Sketchbooks: The Hoarder's Guide To Stationery Happiness
- Hannah Blackmore
- Jul 6
- 3 min read

Every artist knows the thrill of cracking open a brand-new sketchbook. The blank pages hold endless possibilities, each one a canvas for the next great idea, a future painting in the making. You might even imagine your sketchbook as a beautifully curated collection of drawings - perfectly composed, skillfully executed, and maybe even worthy of a gallery show one day.
You feel a rush of potential, and immediately think: This is the one. The sketchbook that will finally make me consistent, professional, and maybe even the kind of artist who has a clean studio.
You bring it home as if it were a sacred object. You stroke the cover. You pick the perfect pen. You whisper sweet promises to it:
“No scribbles. No shopping lists. Only serious art.”
The first few pages? Divine. Thoughtful compositions, clean lines, maybe even a date in the corner like a fancy museum catalogue. You are smashing it. You sip tea and feel like someone who probably has an agent.
And then - life.
Suddenly, you're sketching a coffee mug because you’ve hit an energy dip and can’t face drawing “a proper subject.” Then a wonky cat while you’re on hold with a supplier. Then 13 pages of swirly doodles you drew absentmindedly while thinking about dinner.

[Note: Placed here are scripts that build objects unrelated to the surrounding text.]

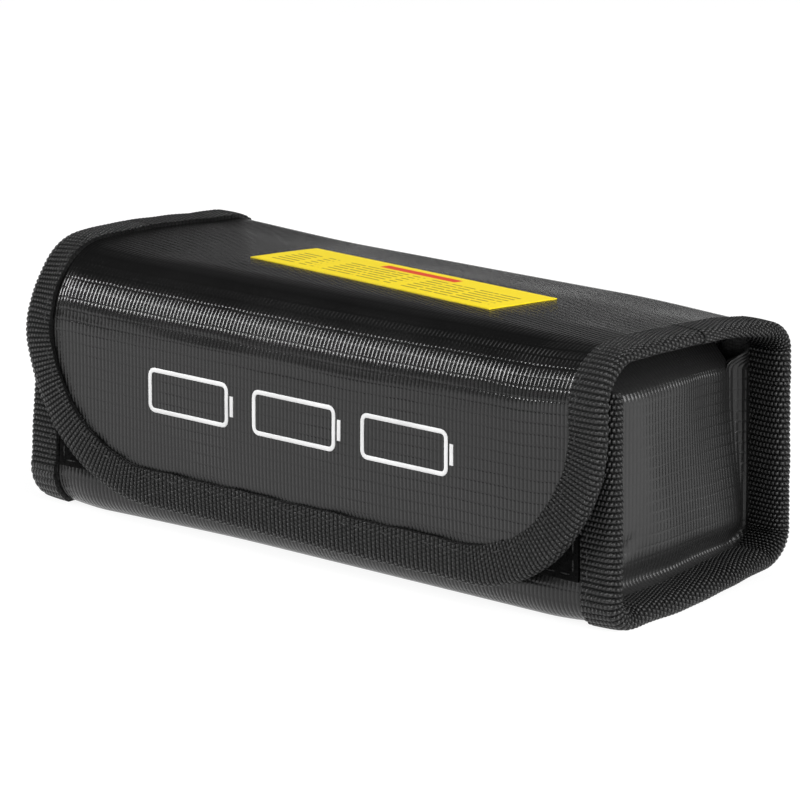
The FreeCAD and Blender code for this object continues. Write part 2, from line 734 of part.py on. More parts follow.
def write():
    os.makedirs("parts", exist_ok=True)
    for item in sub_parts():
        item.Shape.exportStep(f"parts/{item.Label}.step")
        box = item.Shape.BoundBox
        print(
            f"{item.Label:22} solids {len(item.Shape.Solids):3}  x {box.XMin:7.2f} {box.XMax:7.2f}"
            f"  y {box.YMin:7.2f} {box.YMax:7.2f}  z {box.ZMin:6.2f} {box.ZMax:6.2f}"
        )


build()
check()
write()
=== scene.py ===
"""Looks of the soft battery bag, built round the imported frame: its cloth, tapes, seams, strips and print.

The bag is one long strip of coated cloth. It runs from the mouth down the front, along the bottom, up
the back, over the lid and down the flap. wrap() gives any point of it from x, the place along the bag's
length, and s, the distance run along the strip. The tapes, seams and strips are laid on that surface.
Lengths here are millimetres, and are turned into metres where a mesh is made.
"""

import math

import bmesh
import bpy
import numpy as np
from mathutils import Matrix, Vector


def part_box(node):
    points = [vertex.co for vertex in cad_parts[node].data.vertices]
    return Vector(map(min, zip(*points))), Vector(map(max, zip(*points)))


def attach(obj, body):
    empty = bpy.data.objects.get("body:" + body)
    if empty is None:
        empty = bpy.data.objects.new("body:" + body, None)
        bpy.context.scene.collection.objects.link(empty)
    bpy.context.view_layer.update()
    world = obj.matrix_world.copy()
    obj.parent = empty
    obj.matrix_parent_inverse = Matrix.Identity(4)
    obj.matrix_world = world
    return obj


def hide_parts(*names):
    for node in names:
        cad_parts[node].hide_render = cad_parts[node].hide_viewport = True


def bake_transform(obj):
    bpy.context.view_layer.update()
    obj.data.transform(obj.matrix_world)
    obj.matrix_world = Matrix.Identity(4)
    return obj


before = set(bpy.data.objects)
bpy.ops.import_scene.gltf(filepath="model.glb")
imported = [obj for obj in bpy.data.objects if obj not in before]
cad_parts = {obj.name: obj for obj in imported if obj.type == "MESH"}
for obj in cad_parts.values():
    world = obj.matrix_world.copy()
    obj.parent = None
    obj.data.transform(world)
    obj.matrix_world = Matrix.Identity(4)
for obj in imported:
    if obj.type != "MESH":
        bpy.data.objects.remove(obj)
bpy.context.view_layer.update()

MM = 0.001
QUARTER = math.pi / 2
SIDES = (("left", -1), ("right", 1))
rng = np.random.default_rng(7)


def metres(*values):
    return tuple(float(v) * MM for v in values)


def node_box(name):
    low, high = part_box(name)
    return np.array(low) / MM, np.array(high) / MM


# ---------------------------------------------------------------- sizes, most of them read from the frame

wrap_low, wrap_high = node_box("wrap_panel")
tape_low, tape_high = node_box("end_binding_right")
tray_low, tray_high = node_box("end_panel_right")
flap_low = node_box("flap_panel")[0]
loop_low, loop_high = node_box("loop_strip")
hook_low, hook_high = node_box("hook_strip")

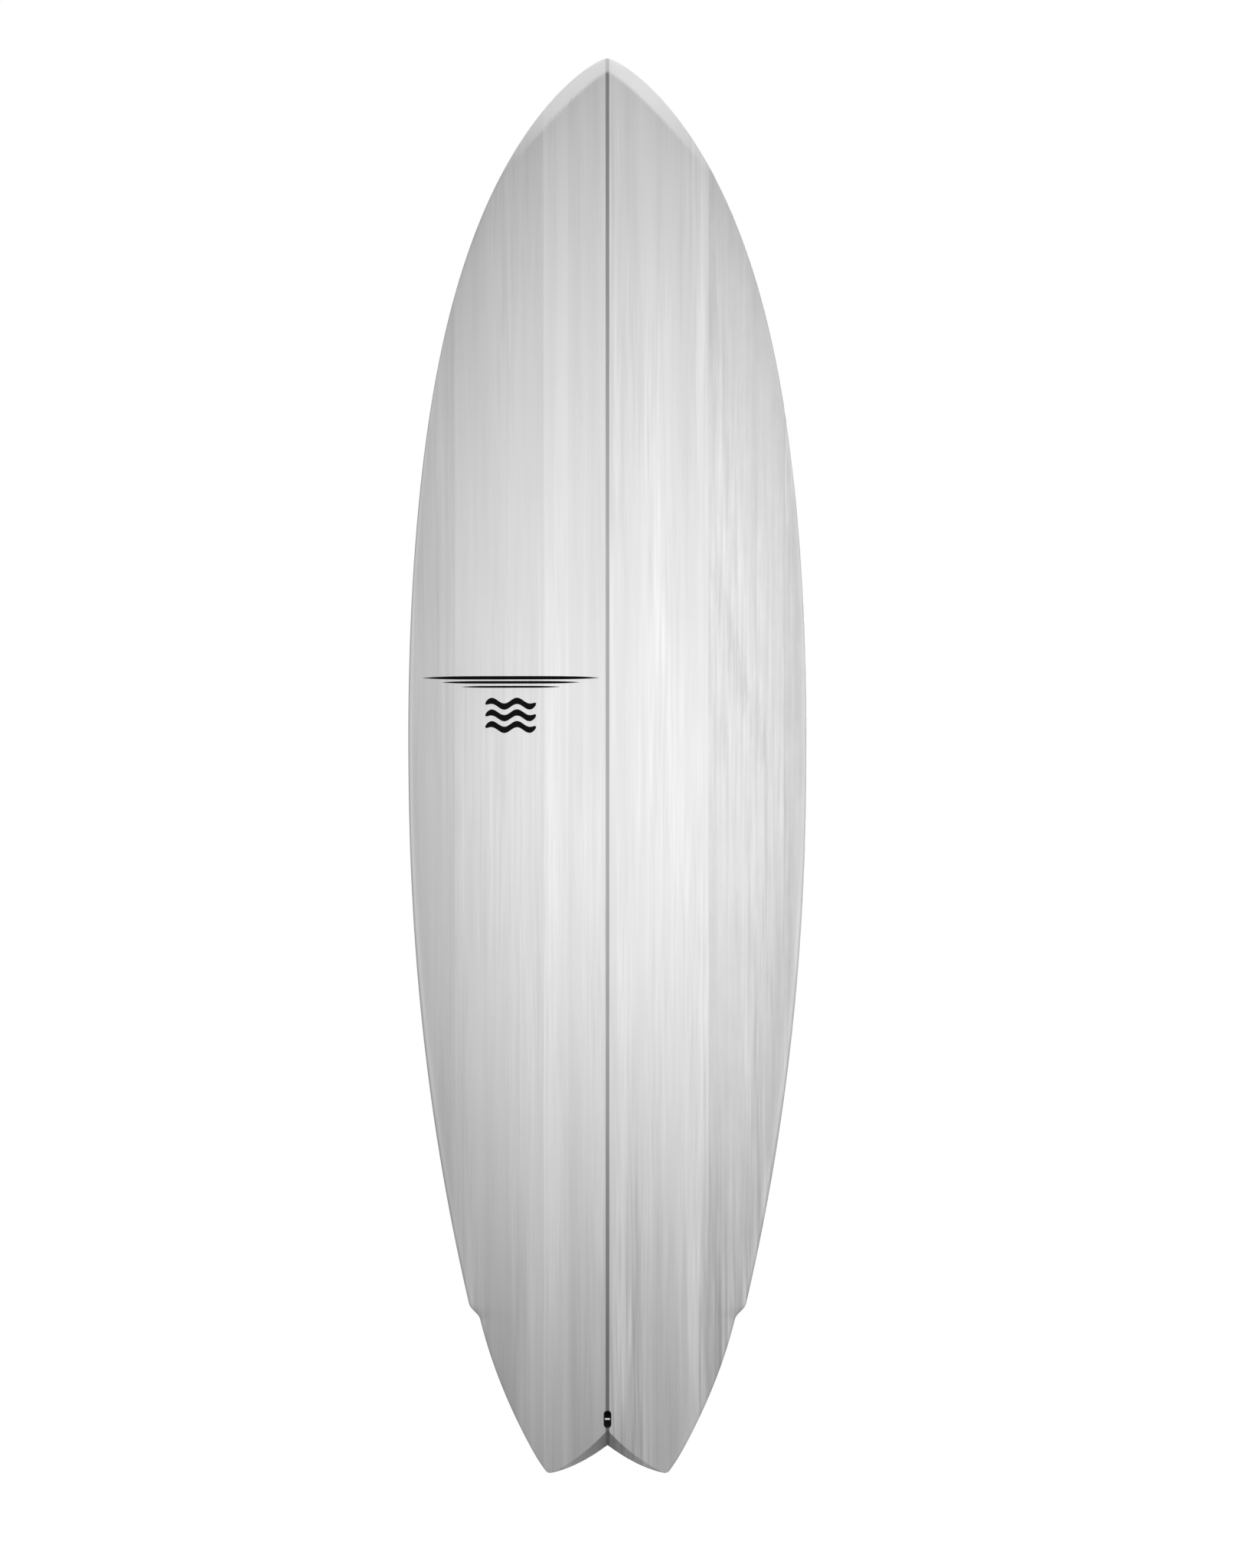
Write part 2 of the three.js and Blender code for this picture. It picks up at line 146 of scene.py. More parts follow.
def rocker(s):
    lift = NOSE_ROCKER * fore_share(s) ** NOSE_ROCKER_POWER
    return lift + TAIL_ROCKER * aft_share(s) ** TAIL_ROCKER_POWER


def thickness(s):
    toward_nose = 1 - NOSE_THINNING * fore_share(s) ** NOSE_THINNING_POWER
    toward_tail = 1 - TAIL_THINNING * aft_share(s) ** TAIL_THINNING_POWER
    return THICKNESS * toward_nose * toward_tail


def apex_share(s):
    """Height of the widest line of the rail, as a share of the thickness."""
    return mix(mix(0.38, 0.45, fore_share(s)), 0.2, aft_share(s))


def deck_power(s):
    return mix(mix(2.4, 2.2, fore_share(s)), 3.2, aft_share(s))


def bottom_power(s):
    return mix(4.5, 12, aft_share(s))


def plain_half_width(s):
    """Half the width, with sharp corners at the wing."""
    back = WING_AFT - s
    pod = WING_AFT_HALF_WIDTH - POD_SLOPE * back - POD_CURVE * back**2
    pod = pod - TIP_TUCK * np.clip(1 - s / TIP_LENGTH, 0, 1) ** 2
    reach = np.clip((WIDE_STATION - s) / (WIDE_STATION - WING_FORE), 0, None)
    hip = HALF_WIDTH - HIP_TUCK * reach**HIP_POWER
    wing_fore = HALF_WIDTH - HIP_TUCK
    wing = mix(WING_AFT_HALF_WIDTH, wing_fore, (s - WING_AFT) / (WING_FORE - WING_AFT))
    q = np.clip((s - WIDE_STATION) / (LENGTH - WIDE_STATION), 0, 1)
    taper = NOSE_TAPER * q**2 + (1 - NOSE_TAPER) * q**NOSE_LATE_POWER
    nose = HALF_WIDTH * np.clip(1 - taper, 0, 1) ** NOSE_POWER
    behind = np.where(s <= WING_AFT, pod, wing)
    ahead = np.where(s <= WIDE_STATION, hip, nose)
    return np.where(s < WING_FORE, behind, ahead)


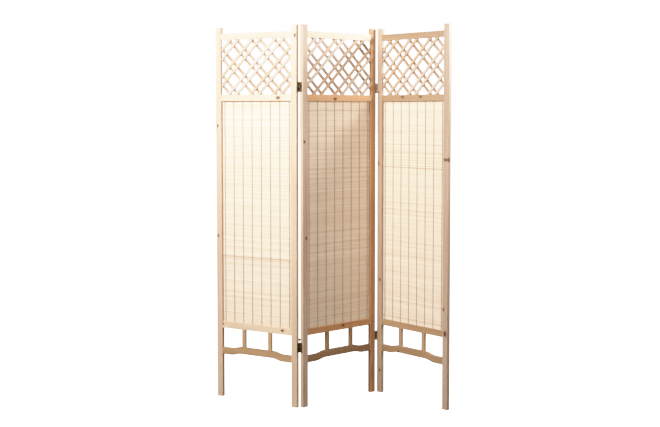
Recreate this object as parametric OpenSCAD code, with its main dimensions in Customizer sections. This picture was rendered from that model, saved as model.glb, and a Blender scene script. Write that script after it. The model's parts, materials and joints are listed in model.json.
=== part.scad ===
// Folding room divider: three pine panels joined by butt hinges.
// Each panel is drawn in its own frame, X along its width, Y towards its back and Z up,
// and then placed at the angle at which it stands. Millimetres throughout.

/* [Panel] */
// Width of one panel over its two posts
panel_w = 438; // [370:1:600]
// Height of the posts
panel_h = 1750; // [1200:5:2200]
// Width of a post, seen from the front
post_w = 30; // [24:1:50]
// Depth of a post, front to back
post_d = 20; // [18:1:40]
// Radius of the eased long edges of a post
post_edge_r = 2; // [0.5:0.5:4]

/* [Rails] */
// Height of the three straight rails
rail_h = 30; // [26:1:60]
// Depth of every rail, front to back
rail_d = 16; // [14:1:30]
// Radius of the eased long edges of rails and spindles
rail_edge_r = 1.5; // [0.5:0.5:3]
// How far the posts stand above the top rail
post_top = 29; // [5:1:80]
// Height of the lattice opening
lattice_h = 256; // [150:1:500]
// Length of a rail's tenon
tenon_l = 14; // [8:1:20]
// Height of a rail's tenon
tenon_h = 16; // [10:1:16]
// Thickness of a rail's tenon
tenon_d = 7; // [4:0.5:9]

/* [Arched rail and spindles] */
// Height of the arched rail's ends above the floor
foot_h = 205; // [100:1:300]
// Height of the arched rail's own section
arch_h = 32; // [24:1:50]
// How far the middle of the arched rail is raised
arch_rise = 10; // [0:1:25]
// Length of each curved stretch of the arched rail
arch_curve_l = 58; // [30:1:65]
// Height of the gap that the spindles stand in
spindle_h = 84; // [40:1:160]
// Width of a spindle, seen from the front
spindle_w = 20; // [12:0.5:26]
// Depth of a spindle, front to back
spindle_d = 13; // [10:0.5:14]
// Distance between the two spindles, centre to centre
spindle_spacing = 142; // [80:1:144]
// Length and width of a spindle's tenons
spindle_tenon = 8; // [5:0.5:9]

/* [Lattice] */
// Width of a lattice slat
slat_w = 14; // [8:0.5:16]
// Thickness of a lattice slat
slat_t = 5; // [2:0.25:5]
// Distance between one pair of slats and the next, along the rail
lattice_pitch = 122.5; // [90:0.5:160]
// How far the slats' pattern lies to the right of the opening's middle
lattice_shift = -2; // [-20:0.5:20]
// Distance between the two slats of a pair, along the rail
pair_spacing = 43.5; // [30:0.5:60]
// How far the slats reach into the rebate behind the frame
lattice_lap = 6; // [3:0.5:6]

/* [Woven mat] */
// Thickness of the woven mat
mat_t = 2; // [1:0.1:3]
// How far the mat lies behind the middle of the frame's depth
mat_back = 2; // [0:0.5:3]
// Depth of the groove that holds the mat
groove_d = 5; // [3:0.5:6]
// Number of vertical threads
thread_count = 8; // [4:1:12]
// Distance from a post to its nearest thread
thread_margin = 14; // [8:1:30]
// Width of a thread's line of loops
thread_w = 4; // [1:0.5:6]
// How far a thread stands off the mat
thread_t = 0.7; // [0.4:0.1:1.5]

/* [Hinges] */
// Height of a hinge
leaf_h = 45; // [30:1:80]
// Width of a hinge leaf on the post
leaf_w = 16; // [12:0.5:17]
// Thickness of a hinge leaf
leaf_t = 1.3; // [0.8:0.1:2]
// Diameter of a hinge's knuckles
knuckle_dia = 6; // [5:0.25:8]
// Diameter of a hinge pin
pin_dia = 3; // [2:0.25:3.5]
// Knuckles on a hinge
knuckles = 5; // [3:2:7]
// Centre of the upper hinges below the top of the posts
hinge_from_top = 282; // [100:1:500]
// Centre of the lower hinges above the floor
hinge_from_floor = 276; // [150:1:450]
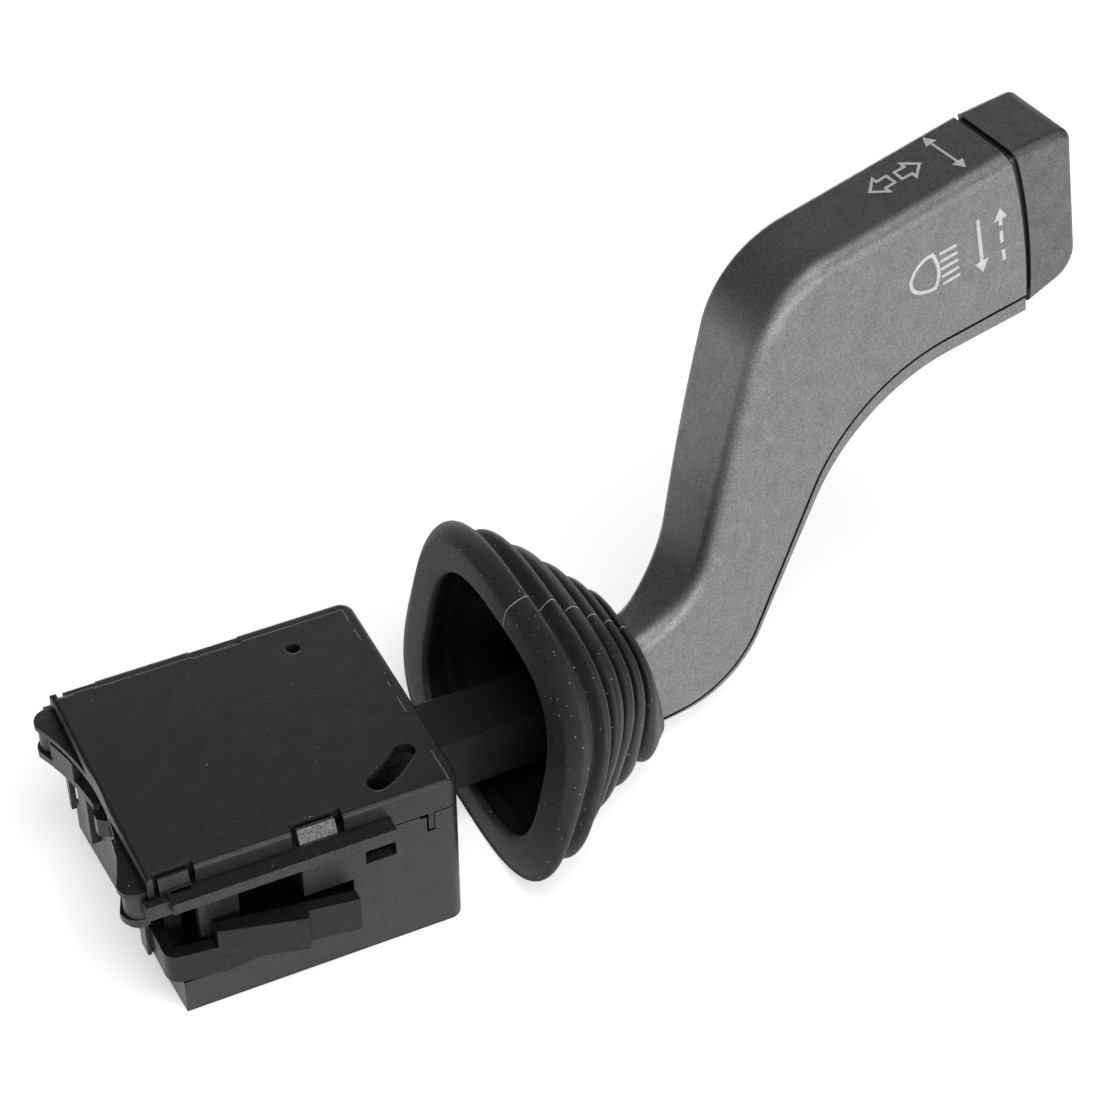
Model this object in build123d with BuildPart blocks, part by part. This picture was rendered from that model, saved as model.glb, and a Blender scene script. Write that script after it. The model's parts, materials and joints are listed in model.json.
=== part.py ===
"""Column stalk switch for turn signals and main beam, as an assembly of separate pieces.

The frame: the origin lies on the flat underside of the base housing, under the axis that the stalk
turns about. +X runs out along the stalk, +Z points out of the top cover, and -Y is the front wall.
All sizes are in millimetres.
"""

import os
from math import copysign, cos, pi, radians, sin

from build123d import *

os.makedirs("parts", exist_ok=True)

# Housing, seen from above as a box with its crease on the column side
housing_length = 54.4
housing_width = 48.0
housing_height = 32.9
pivot_from_crease = 33.0
wall = 2.0
floor = 2.2
corner_radius = 2.5
left_wall = 2.0
base_left_front = 4.1
base_left_back = 1.8
seam_drop = 6.3
seam_gap = 0.25
fit = 0.2

# Column clearance and the two plates that carry it
column_radius = 50.0
column_bite = 0.3
ear_reach = 4.0
ear_half = 23.5
ear_radius = 3.0
ear_drop = 2.6
ear_thickness = 1.1
tray_drop = 8.5
tray_thickness = 1.4
lug_y = (13.0, 14.8)
lug_taper = 0.5
lug_length = 9.0
tray_block = (11.0, 18.0)
tray_block_reach = 2.6

# Slide rails along both long sides
rail_drop = 3.7
rail_height = 2.2
rail_proud = 3.1
rail_start = 3.0
rail_stop = 12.8

# Cover
cover_plate = 2.0
skirt = 1.8
edge_radius = 0.8
sight_hole = (41.2, 16.5)
sight_hole_radius = 1.2
arc_slot_inset = 0.2
arc_slot_middle = -54.5
arc_slot_width = 3.8
small_window = (1.1, 8.1)
small_window_depth = 1.6
large_window = (24.7, 33.7)
large_window_depth = 2.2
small_hook = (2.0, 7.2)
small_hook_inset = (1.3, 0.2)
large_hook = (25.9, 32.5)
large_hook_inset = (1.7, 0.0)
hook_slope = 0.6
hook_drop = 0.9
tab_slot = (6.3, 4.8)
tab_slot_depth = 3.9
wall_window = (37.1, 42.5)
wall_window_drop = (6.9, 4.0)
post_x = (8.6, 15.6)
post_y = (19.6, 21.4)
post_drop = 5.0

# Release latches
latch_thickness = 2.2
latch_flare = 0.144
latch_left = 1.8
latch_front = 23.7
latch_corner = 3.4
latch_length = 34.2
latch_low_z = (7.4, 13.4)
latch_high_z = (9.9, 17.1)
latch_step = 10.4
latch_slant = (11.3, 17.2)
latch_wedge_end = 24.9
latch_wedge_rise = 1.7
latch_root_y = 15.0
latch_root_radius = 1.4
latch_gap = 0.5
latch_window = 26.0
seat_reach = 2.0
seat_depth = 2.6
hinge_clearance = 0.06

# Turn carrier, which turns about Z at the origin
turn_angle = 11.0
journal_radius = 3.0
running = 0.05
boss_wall = 2.0
carrier_gap = (3.1, 2.8)
carrier_x = (-15.0, 6.0)
carrier_half = 10.7
cheek = 2.5
plate = 2.5

# Lever, which tilts about Y near the housing's mid height
tilt_drop = 0.45
pull_angle = 8.0
push_angle = 6.0
hub_clearance = 0.2
hub_height = 11.0
hub_x = (-9.0, 6.5)
pin_radius = 2.0
tail_radius = 20.0
ball_radius = 1.9
arm_half_start = 6.2
arm_half_end = 5.3
arm_below = 5.7
arm_above = 5.4
arm_end = 57.5
arm_window_half = 10.8
arm_window_below = 8.8

# Detents: sprung plungers that ride on the lands between the notches
plunger_radius = 1.55
land_gap = 0.3
turn_land_radius = 21.7
turn_plunger_z = 6.2
turn_plunger_length = 8.4
barrel_radius = 2.6
tilt_land_radius = 12.5
tilt_plunger_y = 4.6
tilt_plunger_length = 5.8
spring_length = 3.4
notch_radius = 1.7
notch_depth = 0.9
wire = 0.35

# Contacts
board_top = 3.8
contact_thickness = 0.3
peg_radius = 1.2
strip_far = 18.0
strip_half = 2.4
strip_gap = 0.8
bridge_y = 5.2
guide_reach = 3.6
guide_width = 0.75
slider_shift = 0.2
slider_half = 7.5
slider_z = (4.25, 6.4)
tilt_slider_half = 8.0
tilt_slider_x = (-24.6, -18.6)
blade_count = 5
blade_pitch = 2.4
blade_width = 1.6
blade_thickness = 0.6
blade_y = 14.0
blade_foot = 10.8
well_inset = (12.0, 0.4)
well_y = (12.9, 21.2)
well_depth = 11.5
well_wall = 1.4

# Cancelling pawl
pawl_pivot_x = -24.0
pawl_pin_radius = 1.25
pawl_drop = (8.7, 4.9)
pawl_hub_radius = 3.2
pawl_reach = 9.9
pawl_half = 1.9
pawl_window_half = 4.6
pawl_spring_reach = 6.8

# Handle: an S-shaped hollow grip on a plane turned a little about Z
handle_yaw = 8.0
handle_x = 62.0
handle_front_y = -4.8
handle_depth = 16.0
neck_depth = 9.0
shell = 1.8
neck_start = -1.5
ridge_radius = 3.2
back_radius = 1.2
lid_gap = 0.8
lid_recess = 0.2
lid_rim = 1.2
lid_rim_height = 3.0
rib_length = 9.0
rib_thickness = 1.2
rib_spots = ((20.3, 40.0, 12.0), (25.0, 62.0, 12.0), (33.0, 84.0, 60.0), (56.0, 93.6, 100.0))
tongue_reach = 12.0
tongue_height = 17.6
tongue_width = 10.0
tongue_depth = (2.1, 6.6)
pin_spot = (6.0, 17.6)
fixing_radius = 1.5
groove = 1.2
groove_depth = 1.0

# Rubber boot: each row holds a ring's x, z, lean, half width and half height
boot_wall = 1.5
boot_y = 0.0
neck_fit = 0.3
boot_face = (35.8, 22.6, 10.6, 30.8, 22.3)
boot_rim = (37.4, 23.1, 14.4, 33.0, 23.7)
boot_back = (38.8, 23.1, 14.7, 32.3, 23.1)
boot_mouth = (23.2, 17.9)
boot_folds = (
    (43.4, 22.4, 13.7, 30.4, 21.7),
    (47.5, 21.4, 17.2, 26.0, 19.2),
    (52.1, 20.4, 16.1, 21.9, 16.9),
    (57.0, 19.5, 10.5, 18.1, 14.8),
    (62.3, 18.6, 0.3, 14.6, 12.9),
)
boot_tip = (66.0, 18.2, -12.0, 9.0, 11.8)
lip_thickness = 2.6
fold_depth = 2.6
oval_power = 2.4
lip_power = 2.8
mouth_power = 3.2
oval_points = 24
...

You swear you’ll tear them out later (you won’t).
Now your glorious new sketchbook looks like a mix of divine inspiration, mild confusion, and something that might be a potato wearing a hat.
The Reality: A Glorious, Judgement-Free Mess
Here’s the truth: 90% of sketchbooks are chaos in a cover. For every “that could be a finished work” moment, there are five “what even is that” pages. Scribbles, abandoned ideas, ghosts of motivation past. Some pages are brilliant. Some pages are therapy. Some pages just caught your pen because your hand needed to move.
And that’s exactly what a sketchbook is for.
It’s not a portfolio. It’s a playground. A judgement-free zone where bad drawings go to be lovingly ignored. It’s where you try things, fail things, and occasionally draw an entire page of chickens because… you just needed to.
Sketchbooks I Definitely Needed (and Totally Didn't Use)
A brief inventory of artistic optimism
The “Gorgeous Leather One”
Too beautiful to touch. Meant for Important Ideas. Currently lives on a shelf like a fragile museum artifact. Purchased on an art trip to Florence.
The “Cheap One for Messy Stuff”
Ironically still blank because “I didn’t want to waste it on something too messy.”
The “Tiny Travel One”
Bought for spontaneous sketches on location. Took it on one trip. Drew a coffee cup. Retired.
The “Theme-Only Book”
Reserved for botanical studies. Only made it to a single half-finished fern.
The “Bought in a Rush” Sketchbook
Felt productive buying it. Haven’t seen it since. Might be under the couch.
The “Gifted by Another Artist” One
Full of expectation and good vibes. Too intimidated to open.
The “It Was on Sale” Spiral Pad
Discounted into my heart. Still has the price sticker on. Possibly haunted.
The “Tear-Out Pages” Book
Bought for convenience. Every page now missing. No idea where they went.
The “One I Was Going to Fill in a Month”
Still 97% blank. It's now been three years. But I do still think about it.
The “Backup Book”
Just in case I run out of the others. I never run out of the others.
The Accidental Masterpieces
And yet, amid the doodle debris and half-finished trees, there’s the occasional gem. The drawing that starts as nothing suddenly has life. A gesture sketch that actually works. A colour combo that feels like magic. A scribble that could totally be turned into a painting if you ever find it again under the tea stain.
These little moments are the gold dust. The reminders that creativity doesn’t always show up on command - it sneaks in while you’re distracted.
So when you find one, celebrate it. Take a picture. Frame it, if you must. But remember, it wouldn’t exist without all the chaos that came before it.
Flip It, Laugh, Repeat
The best part? Looking back. Flipping through your old sketchbooks is like scrolling your creative brain’s camera roll. You’ll find work you forgot, ideas you want to revisit, and at least one truly horrific drawing that makes you howl-laugh. Treasure it all.
Your sketchbook isn’t supposed to be perfect. It’s supposed to be yours. Use the fancy ones. Fill the weird ones. Draw potatoes in all of them.
Because the only “wrong” way to use a sketchbook is never to open it.